■ **Problem details**
Render every entry verbatim.

■ **Listed records**

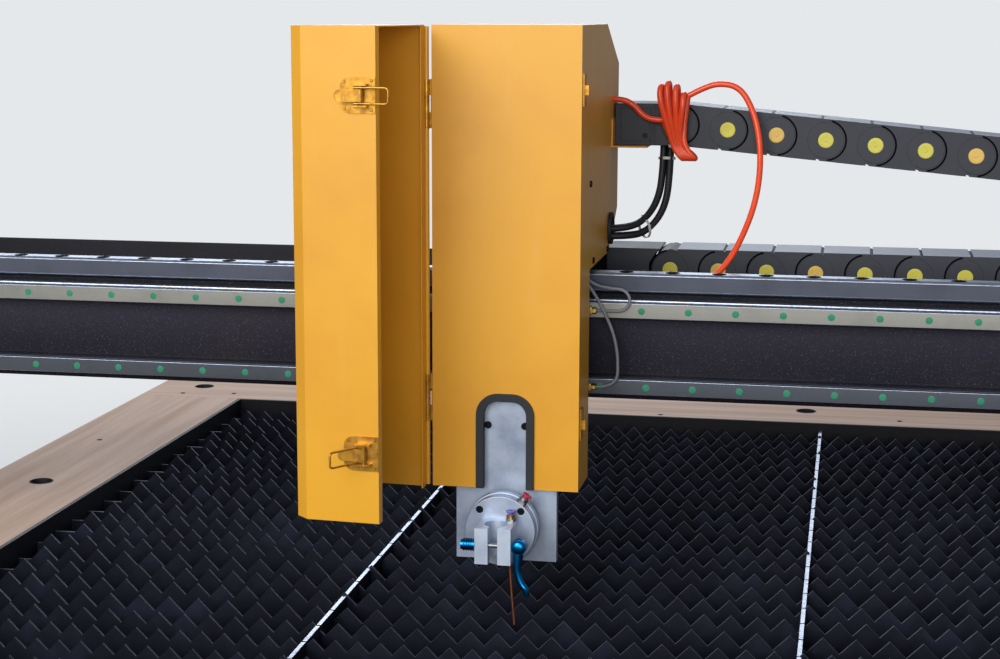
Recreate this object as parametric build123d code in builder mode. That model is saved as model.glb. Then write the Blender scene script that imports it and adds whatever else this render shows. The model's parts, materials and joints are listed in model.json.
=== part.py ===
# Gantry plasma cutting table with a hooded torch head, a drag chain and a serrated slat bed.
# Millimetres, +Z up, X along the gantry beam, Y along the bed, origin on the floor under the middle.
import os
from math import acos, asin, cos, degrees, pi, radians, sin, tan

from build123d import *

os.makedirs("parts", exist_ok=True)

# Bed
bed_length = 3200        # between the inner edges of the front and back boards
bed_width = 1680         # between the inner edges of the side boards
bed_top = 800
board_width = 205
board_thickness = 18
board_seam = 0.4         # between the side boards and the end boards
board_hole_radius = 19.5
board_hole_side_y = 898
board_hole_end_x = (274, 948)
tub_wall = 6
tub_depth = 276
flange_reach = 190
gusset_count = 5
gusset_height = 90

# Slats
slat_count = 49
slat_pitch = 64
slat_thickness = 4
slat_height = 100
slat_drop = 10           # tooth tips below the boards
slat_end_gap = 1
tooth_count = 16
tooth_height = 17
ledge_width = 8
ledge_height = 40
divider_x = 304
divider_thickness = 6
divider_drop = 14
lap_depth = 50
lap_clearance = 0.3

# Side beams, legs and feet
side_beam_length = 3900
side_beam_width = 120
side_beam_height = 200
side_beam_wall = 8
side_beam_cap = 6
side_beam_x = 1140
side_beam_top = 630
cross_member_size = 80
cross_member_wall = 5
cross_member_count = 5
cross_member_pitch = 760
leg_size = 100
leg_wall = 6
leg_plate = 12
leg_inset = 250          # from the ends of the side beams
foot_radius = 45
foot_height = 12
foot_stem_radius = 10
foot_gap = 33            # between the foot pad and the leg plate
foot_nut_radius = 19
foot_nut_height = 12
foot_hole_fit = 0.5

# Linear rails and bearing blocks
rail_width = 20
rail_height = 17.5
rail_waist = 14
rail_waist_low = 6
rail_waist_high = 11
block_width = 44
block_height = 30        # from the rail's base to the block's top
block_length = 74
block_lift = 4.6         # between the rail's base plane and the block
rail_gap = 0.3
y_block_spread = 300
x_rail_inset = 50        # from the ends of the beam
x_rail_z = (1182, 1082)
x_block_spread = 92
pad_width = 24
pad_height = 5

# Racks and pinions
gear_module = 2
root_depth = 1.25        # in modules
tooth_profile = ((0, -0.32), (1, -0.13), (1, 0.13), (0, 0.32))  # root or tip, share of a pitch
pinion_teeth = 18
root_clearance = 0.5
rack_height = 26
x_rack_depth = 24
y_rack_depth = 22
y_rack_inset = 10        # from the ends of the side beams
y_rack_drop = 6
shaft_radius = 8
shaft_fit = 0.05
shaft_reach = 22
shaft_end_gap = 1
pinion_height = 24
pinion_lift = 1          # above the rack's lower face
plate_hole_clearance = 5

# Gantry
gantry_y = 570.5         # middle of the beam and of its uprights
beam_length = 2400
beam_depth = 160
beam_height = 140
beam_bottom = 1062
beam_wall = 8
beam_cap = 6
upright_width = 100
upright_wall = 10
upright_foot_length = 340
upright_head_length = 210
upright_base_length = 400
upright_base_plate = 16
upright_base_margin = 4.5  # outside the motor
upright_base_inset = 55  # from the middle of the rail inwards
upright_window_radius = 55
stop_size = 40
stop_height = 35
stop_depth = 20
x_stop_setback = 5       # behind the front of the carriage plate
tray_sheet = 3
tray_depth = 140
tray_floor_z = 1182
tray_gap = 0.3           # under the lower run of the chain
tray_lip = 33
tray_skirt = 60
tray_inset = 10          # from the ends of the beam

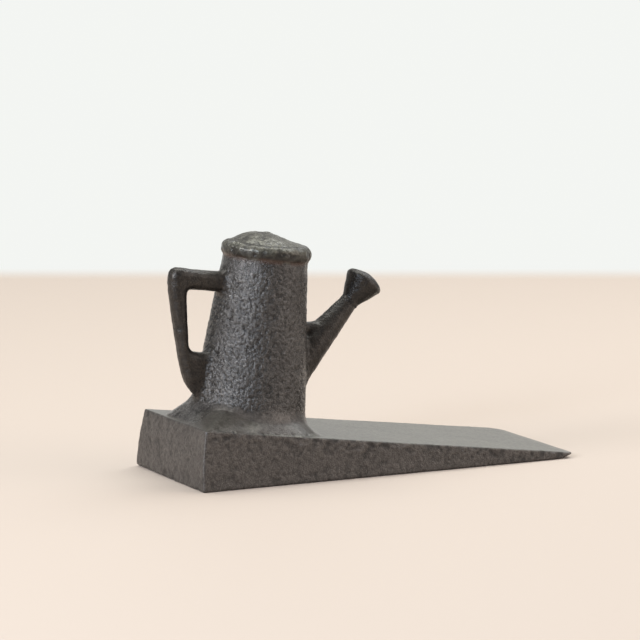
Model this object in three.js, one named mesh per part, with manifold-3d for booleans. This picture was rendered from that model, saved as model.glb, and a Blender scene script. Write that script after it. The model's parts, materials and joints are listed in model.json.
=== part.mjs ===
// Cast-iron wedge door stop with a small watering can standing on its ramp.
// Millimetres, +Z up. The origin is the centre of the flat underside; +X runs to the thin tip.
// The real object is one solid pour of iron. Each feature a founder's pattern would carry is a mesh
// of its own here, kept a small gap clear of its neighbours.

import * as THREE from "three";
import { mergeVertices } from "three/addons/utils/BufferGeometryUtils.js";
import Module from "manifold-3d";

const wasm = await Module();
wasm.setup();

// Shared
const GAP = 0.3; // between neighbouring pieces
const ROUND_SEGMENTS = 40; // around every turned piece
const INSIDE = 6; // how far a limb reaches into the can before its end is cut to fit

// Wedge
const WEDGE_LENGTH = 145;
const WEDGE_WIDTH = 55;
const HEEL_HEIGHT = 20.75;
const HEEL_RAKE = 1.8; // the heel's top edge lies this far forward of its bottom edge
const TIP_HEIGHT = 1.95;
const TIP_LIFT = 0.8; // the underside rises by this over the nose
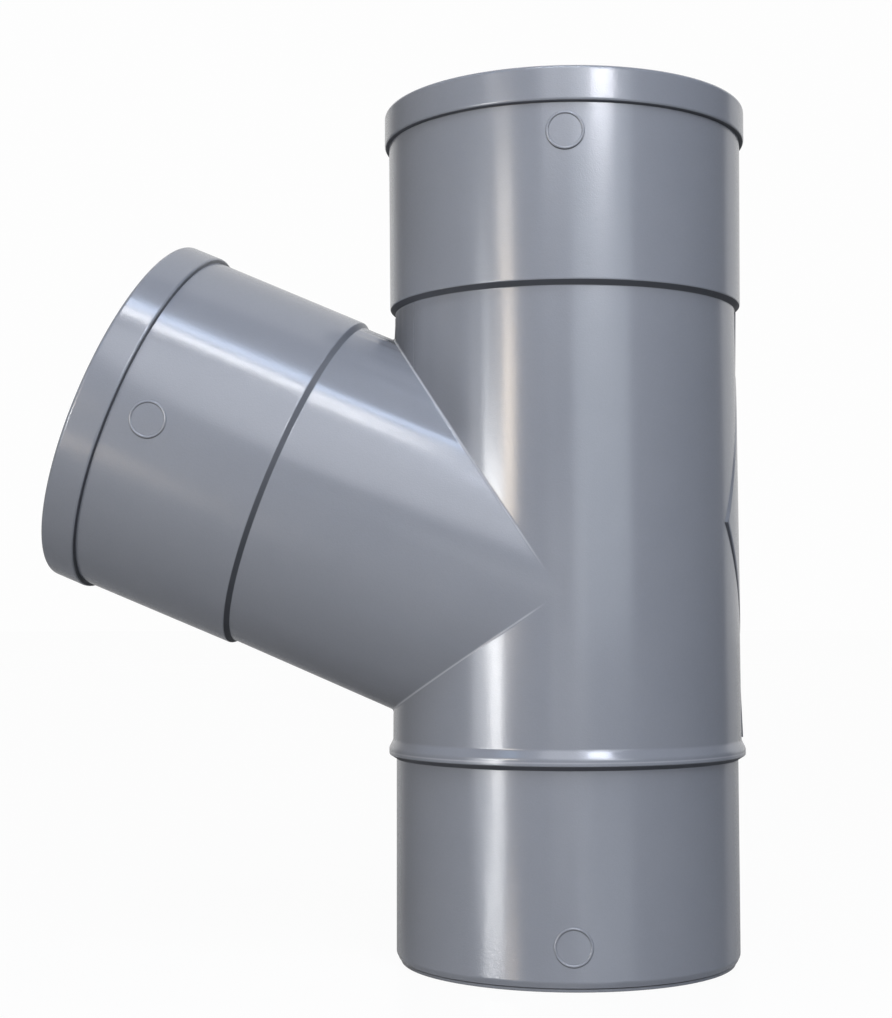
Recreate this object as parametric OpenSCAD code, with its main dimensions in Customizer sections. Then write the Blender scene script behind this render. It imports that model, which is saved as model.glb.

■ **Solution below**
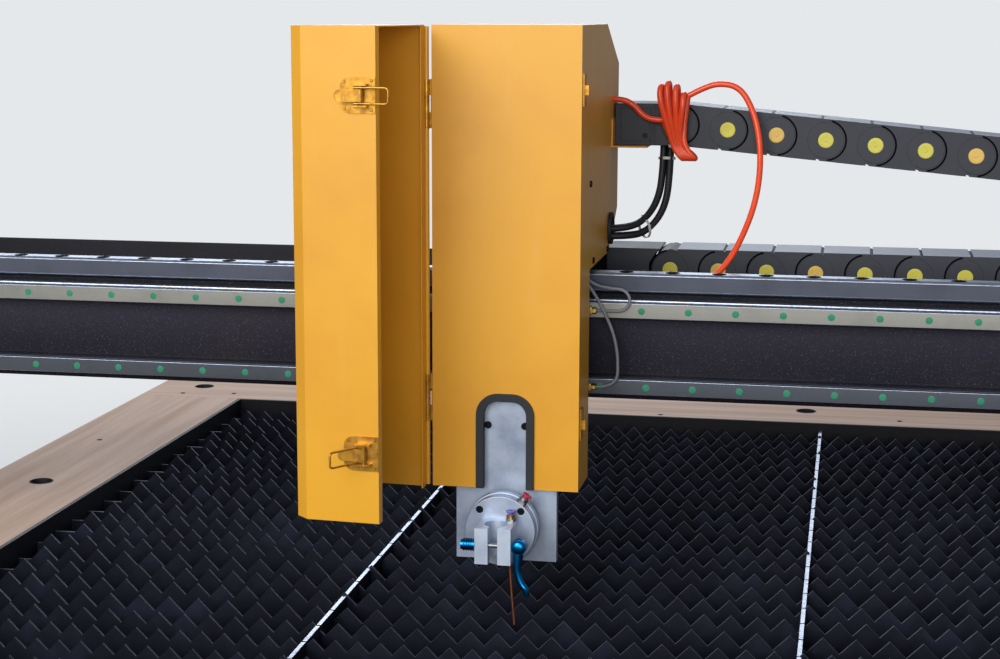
Recreate this object as parametric build123d code in builder mode. That model is saved as model.glb. Then write the Blender scene script that imports it and adds whatever else this render shows. The model's parts, materials and joints are listed in model.json.
=== part.py ===
# Gantry plasma cutting table with a hooded torch head, a drag chain and a serrated slat bed.
# Millimetres, +Z up, X along the gantry beam, Y along the bed, origin on the floor under the middle.
import os
from math import acos, asin, cos, degrees, pi, radians, sin, tan

from build123d import *

os.makedirs("parts", exist_ok=True)

# Bed
bed_length = 3200        # between the inner edges of the front and back boards
bed_width = 1680         # between the inner edges of the side boards
bed_top = 800
board_width = 205
board_thickness = 18
board_seam = 0.4         # between the side boards and the end boards
board_hole_radius = 19.5
board_hole_side_y = 898
board_hole_end_x = (274, 948)
tub_wall = 6
tub_depth = 276
flange_reach = 190
gusset_count = 5
gusset_height = 90

# Slats
slat_count = 49
slat_pitch = 64
slat_thickness = 4
slat_height = 100
slat_drop = 10           # tooth tips below the boards
slat_end_gap = 1
tooth_count = 16
tooth_height = 17
ledge_width = 8
ledge_height = 40
divider_x = 304
divider_thickness = 6
divider_drop = 14
lap_depth = 50
lap_clearance = 0.3

# Side beams, legs and feet
side_beam_length = 3900
side_beam_width = 120
side_beam_height = 200
side_beam_wall = 8
side_beam_cap = 6
side_beam_x = 1140
side_beam_top = 630
cross_member_size = 80
cross_member_wall = 5
cross_member_count = 5
cross_member_pitch = 760
leg_size = 100
leg_wall = 6
leg_plate = 12
leg_inset = 250          # from the ends of the side beams
foot_radius = 45
foot_height = 12
foot_stem_radius = 10
foot_gap = 33            # between the foot pad and the leg plate
foot_nut_radius = 19
foot_nut_height = 12
foot_hole_fit = 0.5

# Linear rails and bearing blocks
rail_width = 20
rail_height = 17.5
rail_waist = 14
rail_waist_low = 6
rail_waist_high = 11
block_width = 44
block_height = 30        # from the rail's base to the block's top
block_length = 74
block_lift = 4.6         # between the rail's base plane and the block
rail_gap = 0.3
y_block_spread = 300
x_rail_inset = 50        # from the ends of the beam
x_rail_z = (1182, 1082)
x_block_spread = 92
pad_width = 24
pad_height = 5

# Racks and pinions
gear_module = 2
root_depth = 1.25        # in modules
tooth_profile = ((0, -0.32), (1, -0.13), (1, 0.13), (0, 0.32))  # root or tip, share of a pitch
pinion_teeth = 18
root_clearance = 0.5
rack_height = 26
x_rack_depth = 24
y_rack_depth = 22
y_rack_inset = 10        # from the ends of the side beams
y_rack_drop = 6
shaft_radius = 8
shaft_fit = 0.05
shaft_reach = 22
shaft_end_gap = 1
pinion_height = 24
pinion_lift = 1          # above the rack's lower face
plate_hole_clearance = 5

# Gantry
gantry_y = 570.5         # middle of the beam and of its uprights
beam_length = 2400
beam_depth = 160
beam_height = 140
beam_bottom = 1062
beam_wall = 8
beam_cap = 6
upright_width = 100
upright_wall = 10
upright_foot_length = 340
upright_head_length = 210
upright_base_length = 400
upright_base_plate = 16
upright_base_margin = 4.5  # outside the motor
upright_base_inset = 55  # from the middle of the rail inwards
upright_window_radius = 55
stop_size = 40
stop_height = 35
stop_depth = 20
x_stop_setback = 5       # behind the front of the carriage plate
tray_sheet = 3
tray_depth = 140
tray_floor_z = 1182
tray_gap = 0.3           # under the lower run of the chain
tray_lip = 33
tray_skirt = 60
tray_inset = 10          # from the ends of the beam

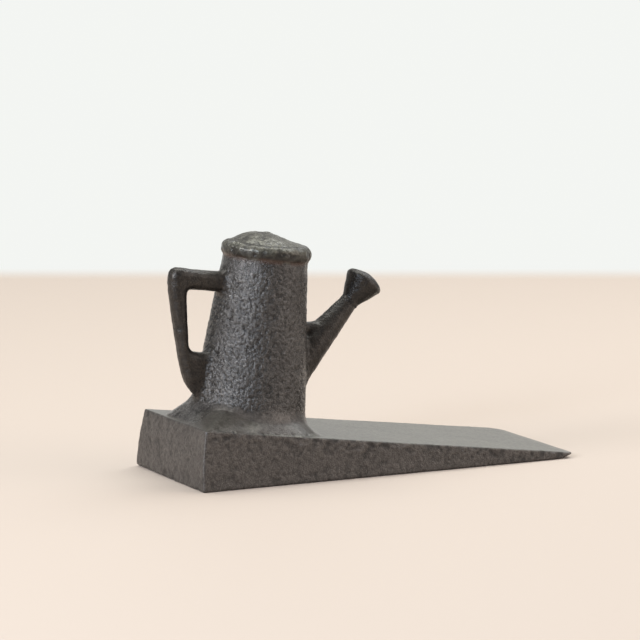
Model this object in three.js, one named mesh per part, with manifold-3d for booleans. This picture was rendered from that model, saved as model.glb, and a Blender scene script. Write that script after it. The model's parts, materials and joints are listed in model.json.
=== part.mjs ===
// Cast-iron wedge door stop with a small watering can standing on its ramp.
// Millimetres, +Z up. The origin is the centre of the flat underside; +X runs to the thin tip.
// The real object is one solid pour of iron. Each feature a founder's pattern would carry is a mesh
// of its own here, kept a small gap clear of its neighbours.

import * as THREE from "three";
import { mergeVertices } from "three/addons/utils/BufferGeometryUtils.js";
import Module from "manifold-3d";

const wasm = await Module();
wasm.setup();

// Shared
const GAP = 0.3; // between neighbouring pieces
const ROUND_SEGMENTS = 40; // around every turned piece
const INSIDE = 6; // how far a limb reaches into the can before its end is cut to fit

// Wedge
const WEDGE_LENGTH = 145;
const WEDGE_WIDTH = 55;
const HEEL_HEIGHT = 20.75;
const HEEL_RAKE = 1.8; // the heel's top edge lies this far forward of its bottom edge
const TIP_HEIGHT = 1.95;
const TIP_LIFT = 0.8; // the underside rises by this over the nose
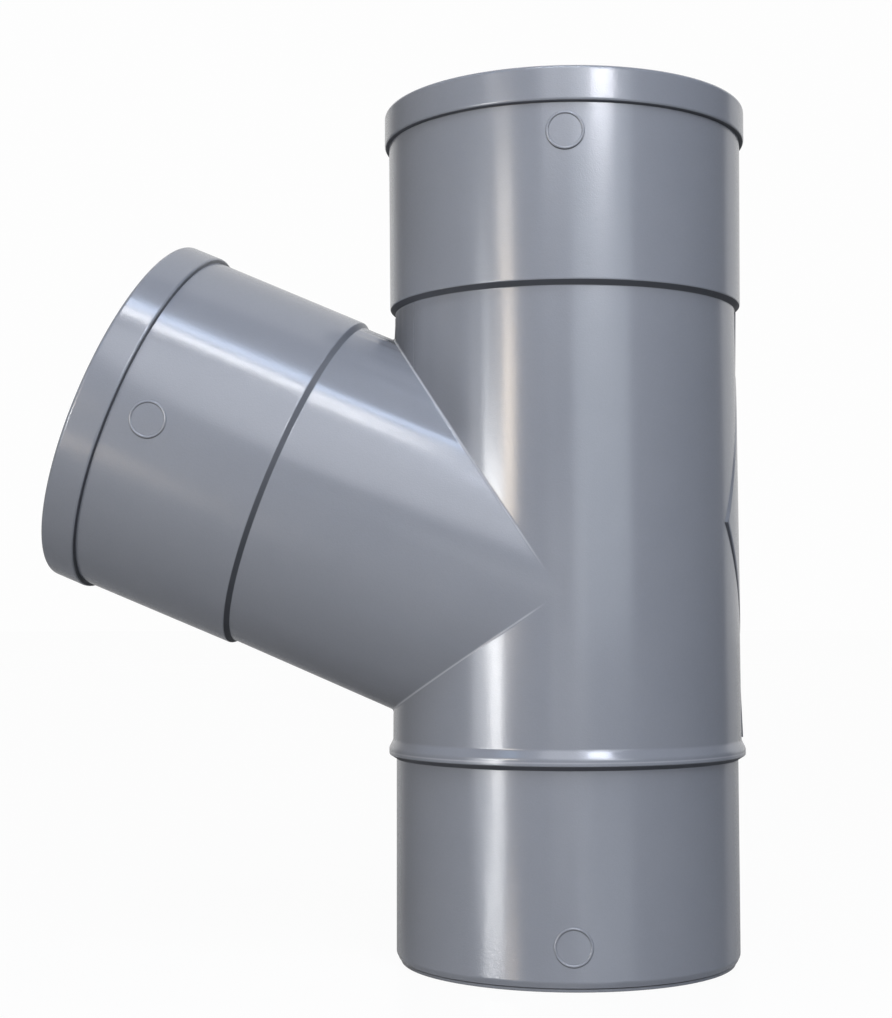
Recreate this object as parametric OpenSCAD code, with its main dimensions in Customizer sections. Then write the Blender scene script behind this render. It imports that model, which is saved as model.glb.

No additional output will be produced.